Real-World Denormalization Examples

E-commerce product listing optimization:
-- Normalized (requires 4-way JOIN for product listing)
SELECT p.name, p.price, c.name AS category, s.name AS supplier, AVG(r.rating)
FROM products p
JOIN categories c ON p.category_id = c.id
JOIN suppliers s ON p.supplier_id = s.id
LEFT JOIN reviews r ON p.id = r.product_id
WHERE p.active = true
GROUP BY p.id;

-- Denormalized: product table includes category_name, supplier_name, avg_rating
-- Updated via triggers on category/supplier/review changes
SELECT name, price, category_name, supplier_name, avg_rating
FROM products_denormalized
WHERE active = true;

Frequently Asked Questions

  1. Is denormalization always bad?
    No. Denormalization is a valid optimization technique for read-heavy workloads, reporting systems, and data warehouses. The key is applying it deliberately and understanding the trade-offs.
  2. What is the difference between denormalization and caching?
    Denormalization stores redundant data in the database itself. Caching stores query results outside the database (e.g., Redis, Memcached). Both serve similar purposes but have different trade-offs.
  3. Can I denormalize and still maintain data integrity?
    Yes, using database triggers, materialized views, or carefully designed application logic. However, integrity becomes more complex than with a normalized design.
  4. What is the difference between a materialized view and a denormalized table?
    A materialized view is a database object that stores query results and can be refreshed.

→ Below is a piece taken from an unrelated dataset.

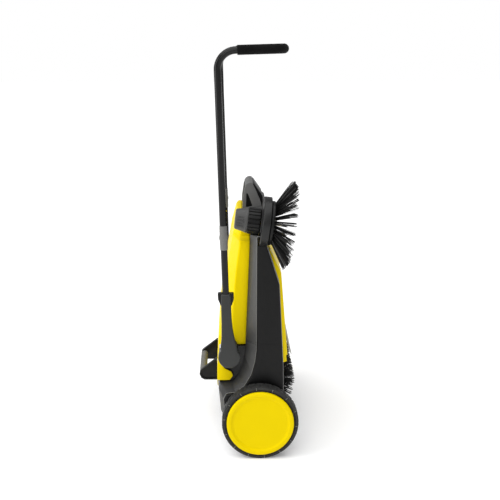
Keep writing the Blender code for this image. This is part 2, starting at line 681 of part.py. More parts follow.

A denormalized table is manually maintained. Materialized views are often the preferred approach for denormalization.
  5. Should I denormalize for my mobile app backend?
    Possibly, if your API is read-heavy and needs predictable response times. However, try query optimization, indexing, and caching first. Denormalize only after measuring.
  6. What should I learn next after denormalization?
    After mastering denormalization, explore data warehousing, materialized views, database caching, and query execution plans for complete database performance mastery.